As mentioned, we can sometimes hit a problem when find ourselves trying to sample given a context we have never seen before. This is slightly different than the previous problem where we may have seen a context, but not often enough to have a good estimate of the probabilities. The zero-frequency problem is one where we have no table to even look up. Back-off schemes give a way out.

Essentially what we want to do is use a short context when ever we have no data at all. This means that when training an nth order model, we will simultaneously train up a n-1 order model, an n-2 order, and so on until a 0-order model. Then when ever we are given a context for which there is no data, we simply look up the probability in the next model of lower order.

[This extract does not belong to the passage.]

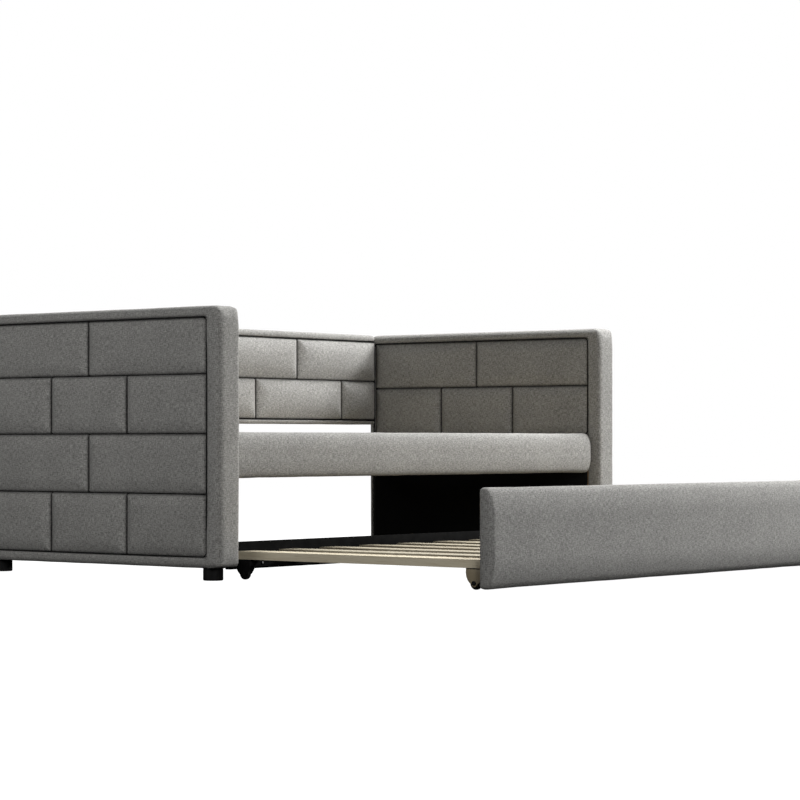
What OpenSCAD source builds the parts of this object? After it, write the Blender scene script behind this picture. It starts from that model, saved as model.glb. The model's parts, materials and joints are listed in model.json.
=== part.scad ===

This is slightly different than the original Katz back-off scheme, which gave a threshold for when you would backoff (in our case we just say that threshold is 0). Katz also gave a smoothing parameter which would be calculated using Good-Turing smoothing. While not to complicated, Good-Turing smoothing is probably beyond most people who have not studied natural language process more in depth than this tutorial is giving. For simplicity, we will just make this back-off weight 1, meaning we can ignore it.

Start and End Symbols

In order to get correct probabilities for the beginning of the a name though, we need to prepend n special start symbols to every name in our training data, where n is the order of our model. This should be a symbol which is never used in the training data to avoid confusion. Then when we train the model, the context for the first character will actually be a sequence of start symbols.

Similarly, we should model the end of words too. We do this in the same way, by having a special end of name symbol. Here we only ever need to append one such symbol, regardless of the order of our model, since once we hit this symbol, we will not generate observe any more data in that sequence.